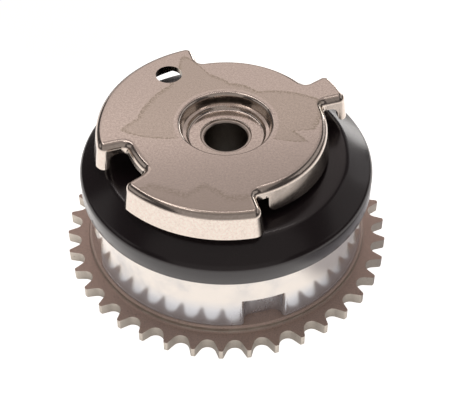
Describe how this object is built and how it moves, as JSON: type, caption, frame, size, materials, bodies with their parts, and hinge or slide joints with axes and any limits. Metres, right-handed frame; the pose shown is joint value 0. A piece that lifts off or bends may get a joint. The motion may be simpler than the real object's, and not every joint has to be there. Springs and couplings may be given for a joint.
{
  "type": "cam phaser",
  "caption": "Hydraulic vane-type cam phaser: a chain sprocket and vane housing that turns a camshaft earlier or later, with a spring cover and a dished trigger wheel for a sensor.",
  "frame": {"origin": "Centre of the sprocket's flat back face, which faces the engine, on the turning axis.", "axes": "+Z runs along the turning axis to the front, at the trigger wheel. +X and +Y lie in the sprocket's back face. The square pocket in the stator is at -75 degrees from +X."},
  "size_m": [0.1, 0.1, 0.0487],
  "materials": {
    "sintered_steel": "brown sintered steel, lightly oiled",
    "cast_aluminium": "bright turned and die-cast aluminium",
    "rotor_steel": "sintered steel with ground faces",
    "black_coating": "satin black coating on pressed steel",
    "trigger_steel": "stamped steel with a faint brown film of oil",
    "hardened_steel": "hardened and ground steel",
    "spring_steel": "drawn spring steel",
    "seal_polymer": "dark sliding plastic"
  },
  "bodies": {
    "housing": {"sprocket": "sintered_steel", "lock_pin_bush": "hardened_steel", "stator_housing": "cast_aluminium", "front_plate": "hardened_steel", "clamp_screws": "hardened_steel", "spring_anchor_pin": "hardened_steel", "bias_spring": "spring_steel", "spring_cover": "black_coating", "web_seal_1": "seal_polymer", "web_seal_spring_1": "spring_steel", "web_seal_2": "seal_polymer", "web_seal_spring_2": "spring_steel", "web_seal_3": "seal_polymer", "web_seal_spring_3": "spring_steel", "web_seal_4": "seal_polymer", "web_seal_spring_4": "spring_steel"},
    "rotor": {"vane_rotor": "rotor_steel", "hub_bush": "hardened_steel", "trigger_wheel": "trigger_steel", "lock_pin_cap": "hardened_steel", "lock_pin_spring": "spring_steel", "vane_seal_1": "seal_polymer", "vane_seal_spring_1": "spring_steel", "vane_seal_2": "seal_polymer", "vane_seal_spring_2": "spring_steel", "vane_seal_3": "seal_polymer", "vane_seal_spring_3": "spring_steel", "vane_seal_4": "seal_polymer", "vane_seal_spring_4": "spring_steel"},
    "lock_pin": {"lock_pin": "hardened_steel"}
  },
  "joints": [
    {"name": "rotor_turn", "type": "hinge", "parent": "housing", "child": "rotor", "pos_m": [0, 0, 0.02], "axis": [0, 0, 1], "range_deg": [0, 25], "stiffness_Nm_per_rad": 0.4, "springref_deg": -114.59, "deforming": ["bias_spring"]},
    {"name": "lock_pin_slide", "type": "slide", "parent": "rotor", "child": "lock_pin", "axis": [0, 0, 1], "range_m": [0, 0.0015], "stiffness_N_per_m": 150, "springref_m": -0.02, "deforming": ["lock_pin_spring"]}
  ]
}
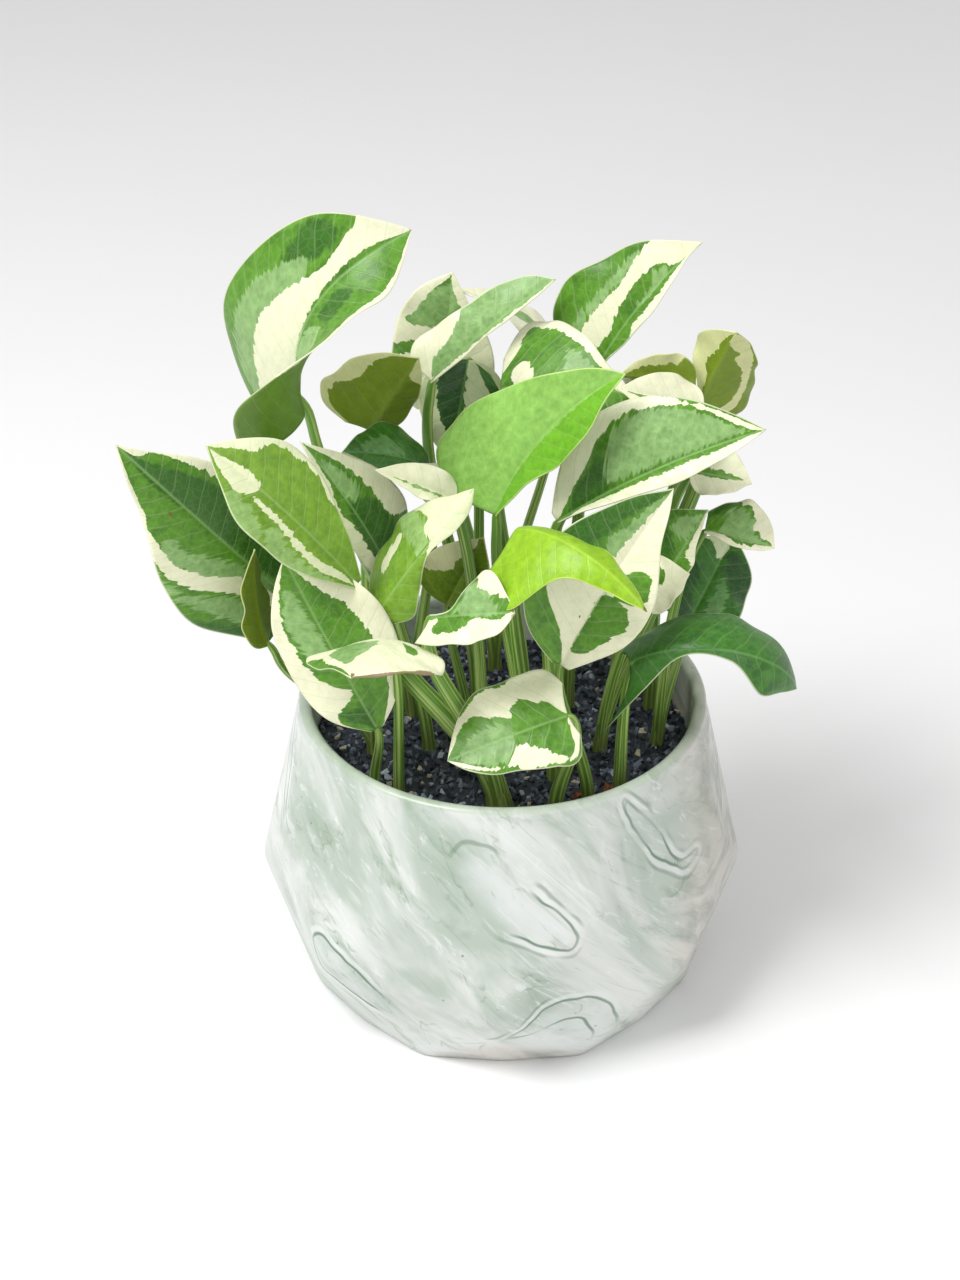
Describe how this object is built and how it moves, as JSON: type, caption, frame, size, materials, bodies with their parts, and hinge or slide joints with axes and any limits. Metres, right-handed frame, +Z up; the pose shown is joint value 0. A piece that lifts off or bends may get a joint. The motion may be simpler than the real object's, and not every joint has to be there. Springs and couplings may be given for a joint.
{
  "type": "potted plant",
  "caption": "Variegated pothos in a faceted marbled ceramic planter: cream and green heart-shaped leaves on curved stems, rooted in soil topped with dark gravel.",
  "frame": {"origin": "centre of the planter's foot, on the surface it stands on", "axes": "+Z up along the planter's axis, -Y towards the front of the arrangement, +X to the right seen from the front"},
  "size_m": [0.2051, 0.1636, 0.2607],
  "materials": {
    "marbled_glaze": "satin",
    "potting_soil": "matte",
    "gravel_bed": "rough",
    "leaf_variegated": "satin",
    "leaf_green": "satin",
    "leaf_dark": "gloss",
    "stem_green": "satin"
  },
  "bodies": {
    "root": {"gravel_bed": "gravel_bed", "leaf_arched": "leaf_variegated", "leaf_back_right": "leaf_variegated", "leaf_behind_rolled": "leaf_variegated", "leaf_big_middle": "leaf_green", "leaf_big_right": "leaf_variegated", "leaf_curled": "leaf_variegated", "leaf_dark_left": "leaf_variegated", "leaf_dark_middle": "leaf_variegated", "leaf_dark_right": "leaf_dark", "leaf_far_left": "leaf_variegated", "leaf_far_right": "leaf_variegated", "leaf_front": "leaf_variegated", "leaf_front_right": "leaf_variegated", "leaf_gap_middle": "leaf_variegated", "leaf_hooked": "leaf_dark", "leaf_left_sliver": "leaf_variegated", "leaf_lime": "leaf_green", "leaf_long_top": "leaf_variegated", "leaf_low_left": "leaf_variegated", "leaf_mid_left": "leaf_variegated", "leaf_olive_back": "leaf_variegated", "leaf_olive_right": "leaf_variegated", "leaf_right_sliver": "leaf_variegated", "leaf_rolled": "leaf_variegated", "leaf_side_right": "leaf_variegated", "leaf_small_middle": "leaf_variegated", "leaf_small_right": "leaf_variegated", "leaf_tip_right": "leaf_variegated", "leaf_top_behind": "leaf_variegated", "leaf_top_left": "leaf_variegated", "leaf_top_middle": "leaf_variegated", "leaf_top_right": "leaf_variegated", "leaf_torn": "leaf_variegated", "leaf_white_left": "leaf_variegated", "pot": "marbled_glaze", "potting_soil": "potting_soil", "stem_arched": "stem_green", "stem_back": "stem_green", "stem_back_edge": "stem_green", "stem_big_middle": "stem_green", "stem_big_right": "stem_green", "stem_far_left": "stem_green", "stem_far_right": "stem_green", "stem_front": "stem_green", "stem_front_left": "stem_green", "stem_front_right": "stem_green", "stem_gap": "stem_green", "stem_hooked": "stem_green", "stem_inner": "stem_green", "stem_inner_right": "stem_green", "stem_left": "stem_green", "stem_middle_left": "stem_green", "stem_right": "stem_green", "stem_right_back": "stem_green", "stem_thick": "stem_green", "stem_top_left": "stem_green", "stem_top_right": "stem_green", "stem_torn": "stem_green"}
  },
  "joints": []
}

- - - - - - -

» Problem description:
Repeat the records above exactly, leaving none out.

» Output:
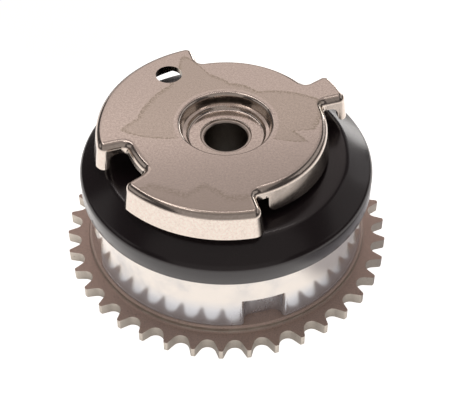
Describe how this object is built and how it moves, as JSON: type, caption, frame, size, materials, bodies with their parts, and hinge or slide joints with axes and any limits. Metres, right-handed frame; the pose shown is joint value 0. A piece that lifts off or bends may get a joint. The motion may be simpler than the real object's, and not every joint has to be there. Springs and couplings may be given for a joint.
{
  "type": "cam phaser",
  "caption": "Hydraulic vane-type cam phaser: a chain sprocket and vane housing that turns a camshaft earlier or later, with a spring cover and a dished trigger wheel for a sensor.",
  "frame": {"origin": "Centre of the sprocket's flat back face, which faces the engine, on the turning axis.", "axes": "+Z runs along the turning axis to the front, at the trigger wheel. +X and +Y lie in the sprocket's back face. The square pocket in the stator is at -75 degrees from +X."},
  "size_m": [0.1, 0.1, 0.0487],
  "materials": {
    "sintered_steel": "brown sintered steel, lightly oiled",
    "cast_aluminium": "bright turned and die-cast aluminium",
    "rotor_steel": "sintered steel with ground faces",
    "black_coating": "satin black coating on pressed steel",
    "trigger_steel": "stamped steel with a faint brown film of oil",
    "hardened_steel": "hardened and ground steel",
    "spring_steel": "drawn spring steel",
    "seal_polymer": "dark sliding plastic"
  },
  "bodies": {
    "housing": {"sprocket": "sintered_steel", "lock_pin_bush": "hardened_steel", "stator_housing": "cast_aluminium", "front_plate": "hardened_steel", "clamp_screws": "hardened_steel", "spring_anchor_pin": "hardened_steel", "bias_spring": "spring_steel", "spring_cover": "black_coating", "web_seal_1": "seal_polymer", "web_seal_spring_1": "spring_steel", "web_seal_2": "seal_polymer", "web_seal_spring_2": "spring_steel", "web_seal_3": "seal_polymer", "web_seal_spring_3": "spring_steel", "web_seal_4": "seal_polymer", "web_seal_spring_4": "spring_steel"},
    "rotor": {"vane_rotor": "rotor_steel", "hub_bush": "hardened_steel", "trigger_wheel": "trigger_steel", "lock_pin_cap": "hardened_steel", "lock_pin_spring": "spring_steel", "vane_seal_1": "seal_polymer", "vane_seal_spring_1": "spring_steel", "vane_seal_2": "seal_polymer", "vane_seal_spring_2": "spring_steel", "vane_seal_3": "seal_polymer", "vane_seal_spring_3": "spring_steel", "vane_seal_4": "seal_polymer", "vane_seal_spring_4": "spring_steel"},
    "lock_pin": {"lock_pin": "hardened_steel"}
  },
  "joints": [
    {"name": "rotor_turn", "type": "hinge", "parent": "housing", "child": "rotor", "pos_m": [0, 0, 0.02], "axis": [0, 0, 1], "range_deg": [0, 25], "stiffness_Nm_per_rad": 0.4, "springref_deg": -114.59, "deforming": ["bias_spring"]},
    {"name": "lock_pin_slide", "type": "slide", "parent": "rotor", "child": "lock_pin", "axis": [0, 0, 1], "range_m": [0, 0.0015], "stiffness_N_per_m": 150, "springref_m": -0.02, "deforming": ["lock_pin_spring"]}
  ]
}
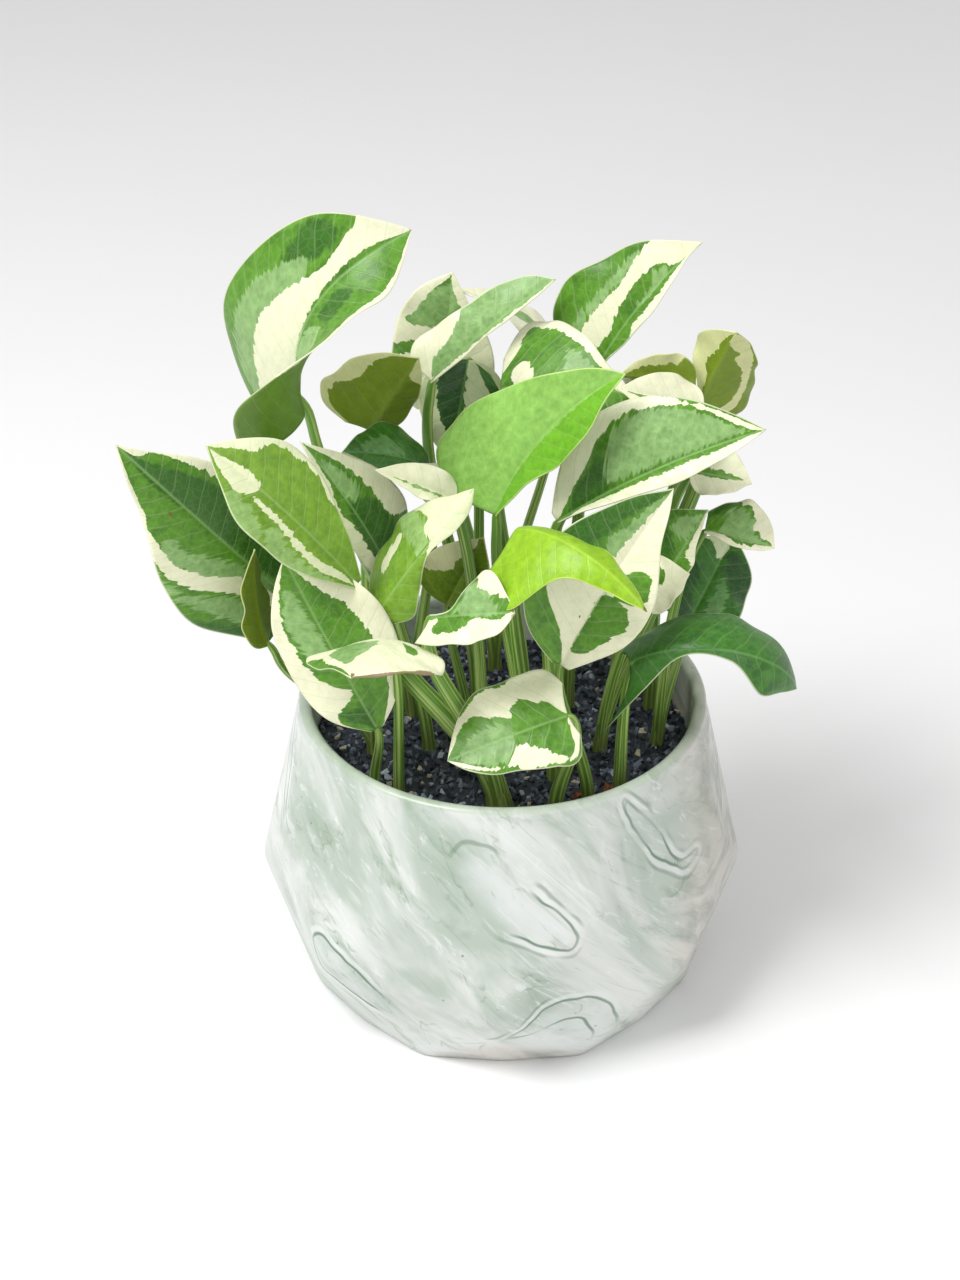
Describe how this object is built and how it moves, as JSON: type, caption, frame, size, materials, bodies with their parts, and hinge or slide joints with axes and any limits. Metres, right-handed frame, +Z up; the pose shown is joint value 0. A piece that lifts off or bends may get a joint. The motion may be simpler than the real object's, and not every joint has to be there. Springs and couplings may be given for a joint.
{
  "type": "potted plant",
  "caption": "Variegated pothos in a faceted marbled ceramic planter: cream and green heart-shaped leaves on curved stems, rooted in soil topped with dark gravel.",
  "frame": {"origin": "centre of the planter's foot, on the surface it stands on", "axes": "+Z up along the planter's axis, -Y towards the front of the arrangement, +X to the right seen from the front"},
  "size_m": [0.2051, 0.1636, 0.2607],
  "materials": {
    "marbled_glaze": "satin",
    "potting_soil": "matte",
    "gravel_bed": "rough",
    "leaf_variegated": "satin",
    "leaf_green": "satin",
    "leaf_dark": "gloss",
    "stem_green": "satin"
  },
  "bodies": {
    "root": {"gravel_bed": "gravel_bed", "leaf_arched": "leaf_variegated", "leaf_back_right": "leaf_variegated", "leaf_behind_rolled": "leaf_variegated", "leaf_big_middle": "leaf_green", "leaf_big_right": "leaf_variegated", "leaf_curled": "leaf_variegated", "leaf_dark_left": "leaf_variegated", "leaf_dark_middle": "leaf_variegated", "leaf_dark_right": "leaf_dark", "leaf_far_left": "leaf_variegated", "leaf_far_right": "leaf_variegated", "leaf_front": "leaf_variegated", "leaf_front_right": "leaf_variegated", "leaf_gap_middle": "leaf_variegated", "leaf_hooked": "leaf_dark", "leaf_left_sliver": "leaf_variegated", "leaf_lime": "leaf_green", "leaf_long_top": "leaf_variegated", "leaf_low_left": "leaf_variegated", "leaf_mid_left": "leaf_variegated", "leaf_olive_back": "leaf_variegated", "leaf_olive_right": "leaf_variegated", "leaf_right_sliver": "leaf_variegated", "leaf_rolled": "leaf_variegated", "leaf_side_right": "leaf_variegated", "leaf_small_middle": "leaf_variegated", "leaf_small_right": "leaf_variegated", "leaf_tip_right": "leaf_variegated", "leaf_top_behind": "leaf_variegated", "leaf_top_left": "leaf_variegated", "leaf_top_middle": "leaf_variegated", "leaf_top_right": "leaf_variegated", "leaf_torn": "leaf_variegated", "leaf_white_left": "leaf_variegated", "pot": "marbled_glaze", "potting_soil": "potting_soil", "stem_arched": "stem_green", "stem_back": "stem_green", "stem_back_edge": "stem_green", "stem_big_middle": "stem_green", "stem_big_right": "stem_green", "stem_far_left": "stem_green", "stem_far_right": "stem_green", "stem_front": "stem_green", "stem_front_left": "stem_green", "stem_front_right": "stem_green", "stem_gap": "stem_green", "stem_hooked": "stem_green", "stem_inner": "stem_green", "stem_inner_right": "stem_green", "stem_left": "stem_green", "stem_middle_left": "stem_green", "stem_right": "stem_green", "stem_right_back": "stem_green", "stem_thick": "stem_green", "stem_top_left": "stem_green", "stem_top_right": "stem_green", "stem_torn": "stem_green"}
  },
  "joints": []
}